On fatal boat crossings and undying love
Every year our Fauvel Lecture features guest speakers who address the latest trends in French & Francophone cultural studies, engaging issues of socio-political relevance through original analyses of literature, new media, and other texts broadly defined. In particular, the Fauvel Series focuses on issues of diversity, inclusion, and finding common ground in the increasingly diverse societies of the Francophone world.

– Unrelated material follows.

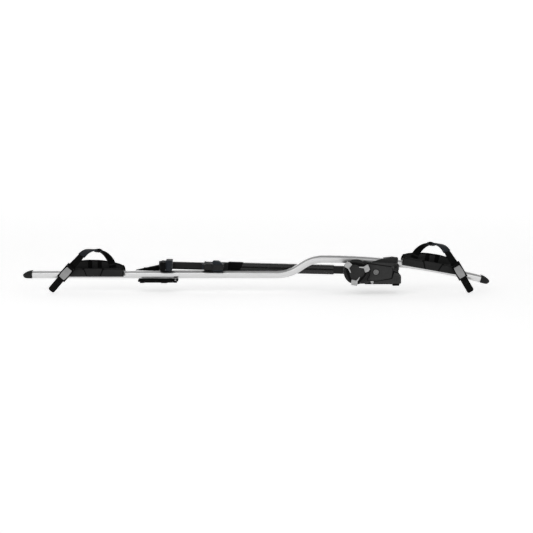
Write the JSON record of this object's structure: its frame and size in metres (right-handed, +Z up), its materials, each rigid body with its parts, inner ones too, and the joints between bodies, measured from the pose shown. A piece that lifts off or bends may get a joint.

The 2024 Fauvel Lecture was given by Prof. Vlad Dima (Syracuse U.) who discussed the Franco-Senegalese filmmaker Mati Diop and her hallucinatory film Atlantique (2019). Prof. Dima argued that while French cinema tends to foreground the theme of love, African francophone productions obscure it to such an extent that it becomes a rather glaring gap. The lack of attention paid to the theme of love mostly has to do with favoring politically conscious commentary—in other words, love is considered an unserious topic in comparison with the urgency of resistance against the colonial/postcolonial machine. However, the same lack paradoxically underscores the effectiveness of colonialism in barring colonized people from access to and enjoyment of fundamental human emotions. It is no wonder then that African francophone films lean into featuring representations of the inhuman, of the less-than-human, such as zombies and spirits. Mati Diop’s Atlantique, Prof. Dima argued, seems to suggest in fact that (postcolonial) love is only permitted by way of death.